Today the Washington Post talks about all of the Nationals’ bullpen woes of late, and touches on the departure of Kelley as being part of the problem. In so doing, we learn that, on the night of Kelley’s mound tantrum, he and Rizzo almost got into a physical confrontation:

Rizzo headed down to the clubhouse and confronted Kelley, according to people familiar with the situation. The argument became heated, including raised voices, and eventually it almost became physical, according to people familiar with the exchange. Adam Eaton got between the two of them and separated them before things could advance further . . .

Might I point out that, the fact of this emerging now helps to vindicate Brandon Kintzler who, the day before, was traded away, some say, for being the source for negative reports from inside the Nats’ clubhouse?
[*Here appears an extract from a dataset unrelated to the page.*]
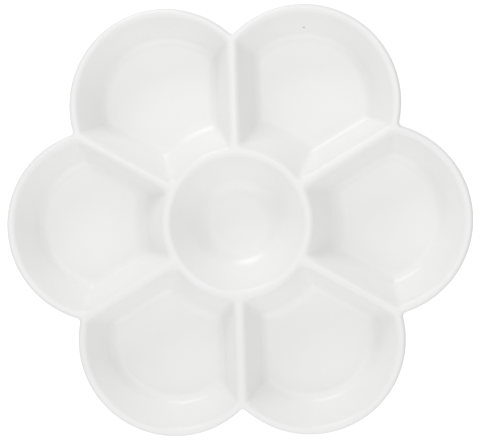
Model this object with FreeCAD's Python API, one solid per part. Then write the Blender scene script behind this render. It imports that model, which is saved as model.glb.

That aside, the article does not make anyone look good, really. Rizzo had the backing of his team with the Kelley incident, but the overall story — how did the Nats’ bullpen, which was once a strength — get so bad? — does no favors for Rizzo. Mostly because he seems to have thought that they had so much extra bullpen depth that they could afford to deal away Kintzler, which he says was a financial move, not a punitive trade for being a media source.

Question: when was the last time you heard a baseball man say he had too much relief pitching? Especially today, in which the bullpen has assumed such a prominent role? Seems rather unreasonable to cut relievers when you’re trying mightily to come back from a sizable deficit in the standings, yes?